Researchers investigate why visual grounding models fail when image captions are semantically mismatched, hypothesizing that embedding anisotropy may be responsible. Testing two transformer-based models with different embedding geometries reveals no meaningful correlation between cosine similarity and approximation errors, suggesting the problem requires investigation of deeper geometric properties.

Analysis

Visual grounding models—systems that locate objects in images based on textual descriptions—operate under a critical assumption: the described object exists in the image. This research exposes a reliability gap when that assumption breaks down. When captions are semantically mismatched, models often produce approximation behavior, returning plausible bounding boxes that partially satisfy the expression rather than failing gracefully. This behavior undermines model trustworthiness and raises interpretability concerns essential for real-world deployment.

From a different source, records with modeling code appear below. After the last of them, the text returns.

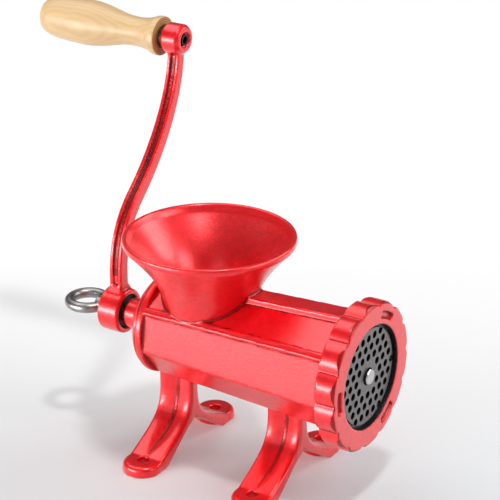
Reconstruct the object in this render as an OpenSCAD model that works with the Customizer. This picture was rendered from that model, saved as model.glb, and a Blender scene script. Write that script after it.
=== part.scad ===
// Hand crank meat grinder with a faceted barrel, a round hopper and four bolted feet.
// Millimetres, +Z up, +X from the crank towards the cutting plate.
// The origin is on the table top, in the middle of the four foot holes.

/* [Barrel] */
// Height of the barrel's axis above the table
axis_h = 81; // [78:1:90]
// X of the rear end of the faceted barrel
barrel_rear_x = -46.5; // [-50:0.5:-44]
// Distance from the axis to the facets at the rear end
facet_rear_r = 27.5; // [27:0.5:29]
// Distance from the axis to the facets at the front end
facet_front_r = 32.7; // [32:0.1:34]
// Angle of the upper facets' normals above the horizontal
upper_facet_angle = 62; // [58:1:64]
// Angle of the side facets' normals above the horizontal
side_facet_angle = 8; // [0:1:12]
// Angle of the lower facets' normals below the horizontal
lower_facet_angle = 40; // [36:1:45]
// Half the width of the raised band along the ridge
ridge_half_w = 7.5; // [5:0.5:9]
// Diameter of the twin beads beside each upper corner
bead_d = 1.8; // [1.4:0.2:2.4]
// Radius of the auger chamber at the rear
chamber_rear_r = 23.2; // [21:0.2:23.6]
// Radius of the auger chamber at the front
chamber_front_r = 29; // [27:0.5:29.5]
// Radius of the rear flange
flange_r = 31; // [30:0.5:33]
// Radius of the neck round the drive shaft
neck_r = 9.5; // [9.2:0.1:10.2]

/* [Hopper] */
// X of the hopper's axis
hopper_x = -15; // [-16:0.5:-12]
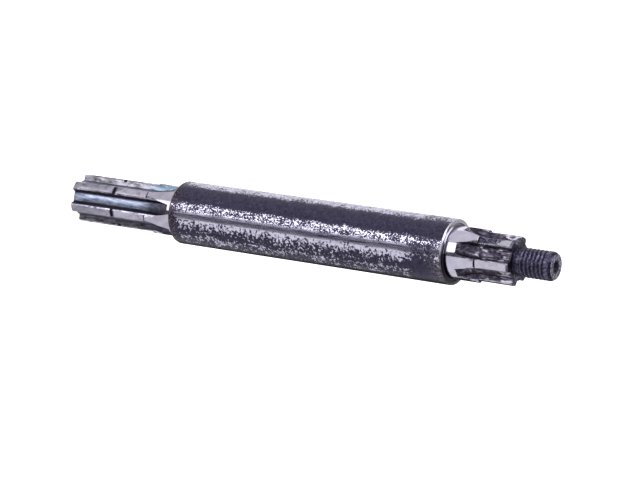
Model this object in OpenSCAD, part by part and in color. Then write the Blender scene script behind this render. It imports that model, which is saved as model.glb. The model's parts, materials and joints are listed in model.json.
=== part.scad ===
// Splined shaft: one piece of steel, turned between centres from round bar and milled at both ends.
// The Z axis runs along the shaft, z = 0 is the end face of the long spline, and a tooth points to +X.

/* [Plain bar] */
// Diameter of the plain bar between the two machined ends
bar_d = 50; // [45:0.5:65]
// Length of the plain bar, from shoulder to shoulder
bar_l = 245.5; // [110:0.5:450]
// Bevel on the bar's edge at the shoulder of the long spline
bar_long_bevel = 1.3; // [0.3:0.1:2]
// Bevel on the bar's edge at the shoulder of the short spline
bar_short_bevel = 0.9; // [0.3:0.1:2]

/* [Long splined end] */
// Diameter of the bearing seat next to the bar
long_seat_d = 40; // [39:0.5:43]
// Length of the bearing seat, from the shoulder to the step
long_seat_l = 27; // [14:0.5:66]
// Length of the seat that the grooves leave whole, next to the shoulder
long_collar_l = 5.5; // [3.5:0.5:10]
// Diameter over the teeth
long_spline_d = 38.2; // [35:0.1:38.6]
// Length of the spline, from the step to the end face
long_spline_l = 74; // [35:0.5:165]
// Diameter at the bottom of the grooves
long_root_d = 29; // [27:0.1:32]
// Number of teeth
long_teeth = 6; // [4:1:8]
// Width of a tooth between its flat sides
long_tooth_w = 7.2; // [5.5:0.1:8.3]
// Bevel along the top edges of a tooth
long_tooth_bevel = 0.7; // [0.2:0.1:1.1]
// Bevel on the teeth at the end face
long_end_bevel = 1.1; // [0.5:0.1:3.3]

/* [Ring groove] */
// Distance from the end face of the long spline to the middle of the ring groove
ring_groove_z = 41; // [22:0.5:55]
// Width of the ring groove
ring_groove_w = 3.1; // [1:0.1:4.5]
// Diameter at the bottom of the ring groove
ring_groove_d = 34.4; // [33:0.1:36.5]

/* [Short splined end] */
// Diameter of the bearing seat next to the bar
short_seat_d = 40; // [38:0.5:42]
// Length of the bearing seat, from the shoulder to the step
short_seat_l = 24.5; // [14:0.5:66]
// Length of the seat that the grooves leave whole, next to the shoulder
short_collar_l = 9.5; // [3.5:0.5:10]
// Diameter over the teeth
short_spline_d = 37; // [33:0.1:37.5]
// Length of the spline, from the step to the thread
short_spline_l = 28; // [17:0.5:90]
// Diameter at the bottom of the grooves
short_root_d = 29; // [26:0.1:31]
// Number of teeth
short_teeth = 6; // [4:1:8]
// Width of a tooth between its flat sides
short_tooth_w = 6.7; // [5:0.1:7.8]
// Bevel along the top edges of a tooth
short_tooth_bevel = 0.6; // [0.2:0.1:1.1]
// Length of the bevel on the teeth beside the thread
short_end_bevel = 1.1; // [0.5:0.1:3.3]
// Turn of this spline against the long one, in degrees
short_turn = -10; // [-30:1:30]

/* [Threaded stud] */
// Diameter over the thread
thread_d = 22; // [18:0.5:24]
// Length of the thread
thread_l = 30; // [11:0.5:66]
// Bevel on the thread's free end
thread_bevel = 2; // [0.5:0.1:3.3]

/* [Milling cutter] */
// Radius of the disc cutter that leaves the curved run-outs of the grooves
cutter_r = 44; // [28:2:66]

/* [Shoulder reliefs] */
// Depth of the relief turned into each shoulder's face
relief_depth = 0.6; // [0.2:0.1:1.1]
// Width of the relief, measured outward from the seat
relief_w = 2; // [1.3:0.1:2.4]
// Radius of the fillet between the relief and the seat
relief_fillet = 1.1; // [0.5:0.1:1.3]
// Width and depth of the nick turned at the foot of each step
step_nick = 0.6; // [0.2:0.1:1.1]

/* [Centre holes] */
// Diameter of the countersink at its mouth
centre_mouth_d = 7.8; // [4.5:0.1:11]
// Diameter of the pilot hole
centre_pilot_d = 3.5; // [2:0.1:4.4]
// Depth of the pilot hole from the end face
centre_depth = 9; // [6:0.5:16]
// Included angle of the countersink
centre_angle = 60; // [60:30:90]

/* [Hidden] */
$fn = 96;
steel = "#8d8a99";

long_l = long_seat_l + long_spline_l;
short_l = short_seat_l + short_spline_l;
lower_shoulder_z = long_l;
upper_shoulder_z = long_l + bar_l;
thread_z = upper_shoulder_z + short_l;
total_l = thread_z + thread_l;

cut_past = 1;
fillet_steps = 8;

// Points of a quarter circle round [x, y], from the angle start to start + turn.
function quarter(x, y, r, start, turn) =
    [for (i = [0:fillet_steps]) let (a = start + turn * i / fillet_steps) [x + r * cos(a), y + r * sin(a)]];

// Half outline of the relief from the face of a shoulder at z to the seat of radius seat_r.
// up is 1 where the seat stands on the shoulder and -1 where it hangs below it.
function relief_points(seat_r, z, up) =
    let (floor_z = z - up * relief_depth, corner = floor_z + up * relief_fillet)
    concat(
        [[seat_r + relief_w, z], [seat_r + relief_w - relief_depth / 2, floor_z]],
        quarter(seat_r + relief_fillet, corner, relief_fillet, -90 * up, -90 * up));

function reversed(list) = [for (i = [len(list) - 1:-1:0]) list[i]];

// Outline of a nick turned at the foot of a step, on the side that dir points to.
function nick_points(r, z, dir) =
    [[r - step_nick / 2, z], [r - step_nick / 2, z + dir * step_nick], [r, z + dir * 1.5 * step_nick]];

// Half outline of the turned blank, from the lower end face up.
function blank_points() = concat(
    [[0, 0], [long_spline_d / 2 - long_end_bevel, 0], [long_spline_d / 2, long_end_bevel]],
    reversed(nick_points(long_spline_d / 2, long_spline_l, -1)),
    [[long_seat_d / 2, long_spline_l]],
    reversed(relief_points(long_seat_d / 2, lower_shoulder_z, -1)),
    [[bar_d / 2 - bar_long_bevel, lower_shoulder_z], [bar_d / 2, lower_shoulder_z + bar_long_bevel]],
    [[bar_d / 2, upper_shoulder_z - bar_short_bevel], [bar_d / 2 - bar_short_bevel, upper_shoulder_z]],
    relief_points(short_seat_d / 2, upper_shoulder_z, 1),
    [[short_seat_d / 2, upper_shoulder_z + short_seat_l]],
    nick_points(short_spline_d / 2, upper_shoulder_z + short_seat_l, 1),
    [[short_spline_d / 2, thread_z - short_end_bevel], [short_spline_d / 2 - short_end_bevel, thread_z]],
    [[thread_d / 2, thread_z], [thread_d / 2, total_l - thread_bevel]],
    [[thread_d / 2 - thread_bevel, total_l], [0, total_l]]);

module blank() {
    rotate_extrude() polygon(blank_points());
}

// Ring that the ring groove takes out of the teeth.
module ring_groove() {
    translate([0, 0, ring_groove_z - ring_groove_w / 2])
        difference() {
            cylinder(d = long_spline_d + 2 * cut_past, h = ring_groove_w);
            translate([0, 0, -cut_past]) cylinder(d = ring_groove_d, h = ring_groove_w + 2 * cut_past);
        }
}

// Centre hole drilled down from z = 0.
module centre_hole() {
    sink = (centre_mouth_d - centre_pilot_d) / 2 / tan(centre_angle / 2);
    translate([0, 0, -centre_depth]) cylinder(d = centre_pilot_d, h = centre_depth + cut_past);
    translate([0, 0, -sink]) cylinder(d1 = centre_pilot_d, d2 = centre_mouth_d, h = sink);
    cylinder(d = centre_mouth_d, h = cut_past);
}

// Section of one groove, along +X: flat sides parallel to the teeth beside it, a floor on the root
// circle, and flares that bevel the tooth tops.
module groove_section(teeth, tooth_w, root_d, spline_d, bevel, reach) {
    half = 180 / teeth;
    function side(r) = let (t = sqrt(r * r - tooth_w * tooth_w / 4))
        [t * cos(half) + tooth_w / 2 * sin(half), t * sin(half) - tooth_w / 2 * cos(half)];
    low = side(root_d / 2 - cut_past);
    top = side(spline_d / 2 - bevel);
    flare_l = 2 * (reach - spline_d / 2 + bevel);
    out = top + flare_l * [cos(half + 45), sin(half + 45)];
    edge = [low, top, out, [reach, out[1]]];
    difference() {
        polygon(concat(edge, [for (p = reversed(edge)) [p[0], -p[1]]]));
        circle(d = root_d);
    }
}

// One groove from below z = 0 to full_z at full depth, then out along the cutter's radius.
module groove(teeth, tooth_w, root_d, spline_d, outer_d, bevel, full_z) {
    reach = outer_d / 2 + cut_past;
    centre_x = root_d / 2 + cutter_r;
    sweep = acos((centre_x - reach) / cutter_r);
    translate([0, 0, -cut_past])
        linear_extrude(full_z + cut_past) groove_section(teeth, tooth_w, root_d, spline_d, bevel, reach);
    translate([centre_x, 0, full_z]) rotate([90, 0, 180])
        rotate_extrude(angle = sweep)
            translate([centre_x, 0]) mirror([1, 0])
                groove_section(teeth, tooth_w, root_d, spline_d, bevel, reach);
}

// All grooves of one splined end of length end_l, with its end face at z = 0 and a tooth on +X.
module grooves(teeth, tooth_w, root_d, spline_d, seat_d, bevel, end_l, collar_l) {
    outer_d = max(seat_d, spline_d);
    rise = (outer_d - root_d) / 2;
    run_out_l = sqrt(2 * cutter_r * rise - rise * rise);
    for (i = [0:teeth - 1])
        rotate(180 / teeth + 360 / teeth * i)
            groove(teeth, tooth_w, root_d, spline_d, outer_d, bevel, end_l - collar_l - run_out_l);
}

module shaft() {
    color(steel) difference() {
        blank();
        grooves(long_teeth, long_tooth_w, long_root_d, long_spline_d, long_seat_d, long_tooth_bevel,
            long_l, long_collar_l);
        translate([0, 0, thread_z]) mirror([0, 0, 1]) rotate(short_turn)
            grooves(short_teeth, short_tooth_w, short_root_d, short_spline_d, short_seat_d,
                short_tooth_bevel, short_l, short_collar_l);
        ring_groove();
        mirror([0, 0, 1]) centre_hole();
        translate([0, 0, total_l]) centre_hole();
    }
}

shaft();
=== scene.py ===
import json
import math
from dataclasses import dataclass

import bpy
import numpy as np
from mathutils import Matrix, Vector


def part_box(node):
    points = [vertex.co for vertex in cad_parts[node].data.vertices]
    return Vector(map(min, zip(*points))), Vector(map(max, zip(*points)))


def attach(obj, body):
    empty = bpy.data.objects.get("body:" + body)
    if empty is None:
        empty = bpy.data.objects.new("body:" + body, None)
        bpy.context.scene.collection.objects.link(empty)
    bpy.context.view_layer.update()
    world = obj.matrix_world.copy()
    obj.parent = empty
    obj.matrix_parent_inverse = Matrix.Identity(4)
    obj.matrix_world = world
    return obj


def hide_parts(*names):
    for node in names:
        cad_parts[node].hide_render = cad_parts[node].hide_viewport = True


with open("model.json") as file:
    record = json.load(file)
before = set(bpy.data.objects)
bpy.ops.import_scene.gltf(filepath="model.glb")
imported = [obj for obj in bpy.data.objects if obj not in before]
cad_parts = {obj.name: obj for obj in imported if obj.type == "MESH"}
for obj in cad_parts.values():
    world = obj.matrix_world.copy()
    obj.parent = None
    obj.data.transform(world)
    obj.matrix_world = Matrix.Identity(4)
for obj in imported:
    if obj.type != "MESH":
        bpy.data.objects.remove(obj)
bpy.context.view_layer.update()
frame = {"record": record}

# Looks of the splined shaft: one detailed mesh with its thread, and a finish for each worked surface.
# The mesh is made in millimetres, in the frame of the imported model, and is scaled to metres at the end.

MM = 0.001

# ---------------------------------------------------------------- sizes

mounts = {mount["name"]: mount for mount in frame["record"]["mounts"]}
lowest, highest = (Vector(corner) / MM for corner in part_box("shaft"))

BAR_R = round((highest.x - lowest.x) / 2, 1)
TOTAL_L = round(highest.z, 2)
SEAT_R = mounts["long_seat"]["dims"]["r_mm"]
THREAD_R = mounts["thread"]["dims"]["r_mm"]
LOWER_SHOULDER_Z = mounts["long_shoulder"]["pos_m"][2] / MM
UPPER_SHOULDER_Z = mounts["short_shoulder"]["pos_m"][2] / MM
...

The work applies mechanistic interpretability, a framework that examines internal model computations rather than just inputs and outputs. The researchers hypothesized that embedding anisotropy—a known property where embeddings cluster in narrow regions of the vector space rather than distributing uniformly—might explain counterfactual failures. They developed a controlled protocol to systematically generate mismatched captions while maintaining precise similarity intervals, allowing fine-grained analysis of how models respond as embeddings diverge.

Testing BERT-based TransVG and CLIP-based SwimVG revealed surprising results: embedding anisotropy doesn't correlate meaningfully with approximation errors. This negative finding is valuable because it redirects investigation toward finer-grained geometric properties—perhaps directional information, local neighborhood structure, or how embeddings interact across layers rather than simple cosine similarity metrics.

For AI practitioners, this research clarifies that addressing robustness in multimodal systems requires deeper analysis than previously assumed. The methodology itself—similarity-controlled counterfactual generation—provides a reusable framework for stress-testing visual grounding systems and may apply to other vision-language tasks.

Key Takeaways
  • Visual grounding models exhibit approximation behavior when captions are semantically mismatched, compromising reliability and explainability.
  • Embedding anisotropy alone does not explain counterfactual failures in two different transformer-based architectures tested.
  • A new similarity-controlled counterfactual protocol enables systematic perturbation of captions for fine-grained robustness analysis.
  • Model faithfulness requires investigating finer-grained geometric properties beyond cosine similarity metrics.
  • The research provides a reusable methodology for stress-testing vision-language models under realistic edge cases.